Два часа спустя они наткнулись на поджидавших их проводников. Гумбольдт потребовал назад свое письмо и тотчас же разорвал его в клочки.
В таких вещах небрежность недопустима. Нет ничего более скверного, чем предсмертное письмо от того, кто жив.
А ему все безразлично, сказал Бонплан, держась за больную голову. Пусть оставят письмо у себя или выбросят его, а если хотят, пусть даже отправят.
Ночью, скрючившись от холода и снега под пледом, Гумбольдт написал два десятка писем, в которых уведомлял Европу, что из всех смертных поднялся выше всех. Он тщательно скрепил сургучной печатью каждое письмо в отдельности. И только после этого лишился чувств.
САД
Поздним вечером профессор постучал в дверь господского дома. Молодой тощий слуга открыл и сказал: Граф фон дер Оэ цур Оэ не принимает!
Гаусс, удивившись, попросил повторить имя господина.
Слуга исполнил его просьбу: Граф Хинрих фон дер Оэ цур Оэ.
Гаусс засмеялся.
А слуга смотрел на него так, как если бы вляпался в коровью лепешку.

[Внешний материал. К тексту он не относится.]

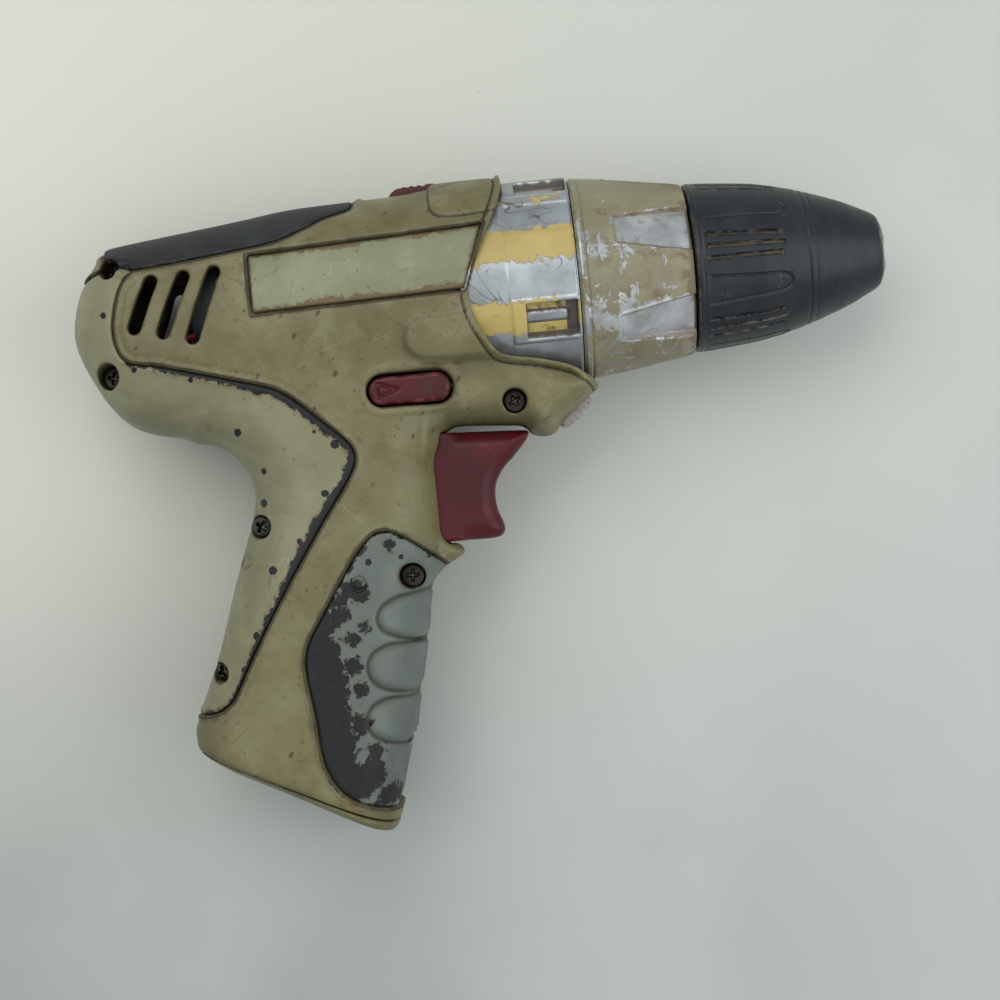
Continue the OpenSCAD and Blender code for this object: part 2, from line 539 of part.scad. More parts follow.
right_housing();
left_housing();
rear_grip_right();
rear_grip_left();
front_grip_right();
front_grip_left();
top_pad_right();
top_pad_left();
label_right();
label_left();
housing_screws();
gear_case();
ring_gear();
shift_ring();
shift_fork();
gear_selector();
clutch_pins();
clutch_washer();
clutch_spring();
clutch_nut();
torque_ring();
ring_clip();
spindle_bearing();
spindle();
planet_2a();
planet_2b();
planet_2c();
stage_carrier();
planet_1a();
planet_1b();
planet_1c();
motor_pinion();
motor_plate();
motor_can();
motor_magnets();
motor_end_cap();
motor_bearings();
motor_brushes();
armature();
cooling_fan();
direction_button();
trigger();
trigger_spring();
switch_body();
work_light();
light_lens();
wires();
battery_contacts();
battery_case();
battery_cells();
battery_straps();
release_button();
chuck_body();
chuck_screw();
chuck_nut();
chuck_sleeve();
jaw_1();
jaw_2();
jaw_3();
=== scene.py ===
import math
import bpy
import numpy as np
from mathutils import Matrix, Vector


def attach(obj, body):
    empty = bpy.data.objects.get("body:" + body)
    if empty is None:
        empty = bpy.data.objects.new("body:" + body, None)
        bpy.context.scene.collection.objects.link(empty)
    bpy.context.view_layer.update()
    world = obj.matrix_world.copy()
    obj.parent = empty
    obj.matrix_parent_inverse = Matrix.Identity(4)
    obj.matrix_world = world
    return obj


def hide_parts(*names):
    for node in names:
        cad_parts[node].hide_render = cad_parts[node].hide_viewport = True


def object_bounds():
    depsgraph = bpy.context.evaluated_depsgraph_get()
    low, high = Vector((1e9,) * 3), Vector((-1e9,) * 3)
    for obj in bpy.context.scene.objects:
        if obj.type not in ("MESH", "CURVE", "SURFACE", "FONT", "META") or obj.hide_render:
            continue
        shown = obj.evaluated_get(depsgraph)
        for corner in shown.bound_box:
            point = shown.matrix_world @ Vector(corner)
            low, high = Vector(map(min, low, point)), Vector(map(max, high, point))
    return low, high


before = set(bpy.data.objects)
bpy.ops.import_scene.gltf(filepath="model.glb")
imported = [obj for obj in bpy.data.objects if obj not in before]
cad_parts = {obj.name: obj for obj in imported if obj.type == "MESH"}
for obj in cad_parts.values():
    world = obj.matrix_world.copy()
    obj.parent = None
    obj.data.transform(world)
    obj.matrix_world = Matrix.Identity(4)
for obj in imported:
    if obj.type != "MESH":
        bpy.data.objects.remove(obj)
cad_box = [list(v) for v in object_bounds()]
scene = bpy.context.scene
scene.view_settings.view_transform = "Standard"
scene.view_settings.look = "None"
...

Семейство милостивого господина зовется так уже тысячу лет.
Да уж, в Германии не соскучишься, забавное местечко, сказал Гаусс. Но как бы там ни было, он пришел в связи с поручением провести на этой местности геодезическую съемку. Все помехи необходимо устранить, и потому государство вынуждено будет купить у господина… Он улыбнулся. Государство желает купить у господина графа несколько деревьев и не представляющий ценности сарай. Чисто формальное дело, его можно уладить очень быстро.
Может, и так, сказал слуга. Но только не сегодня вечером.
Гаусс посмотрел на свои грязные башмаки. Именно этого он и опасался. Хорошо, тогда он переночует здесь, пусть ему приготовят комнату!
Слуга выразил сомнение, что в доме найдется для него место.
Гаусс снял свою бархатную шапочку, обтер лоб и дотронулся до ворота. Ему нездоровилось, он весь взмок. И его мучили боли в желудке.
Это какое-то недоразумение. Он пришел не как проситель. Он возглавляет государственную геодезическую комиссию по определению размеров Ганноверского королевства, и если ему сейчас дадут от ворот поворот, он вернется снова, но уже не один. Он понятно выразился?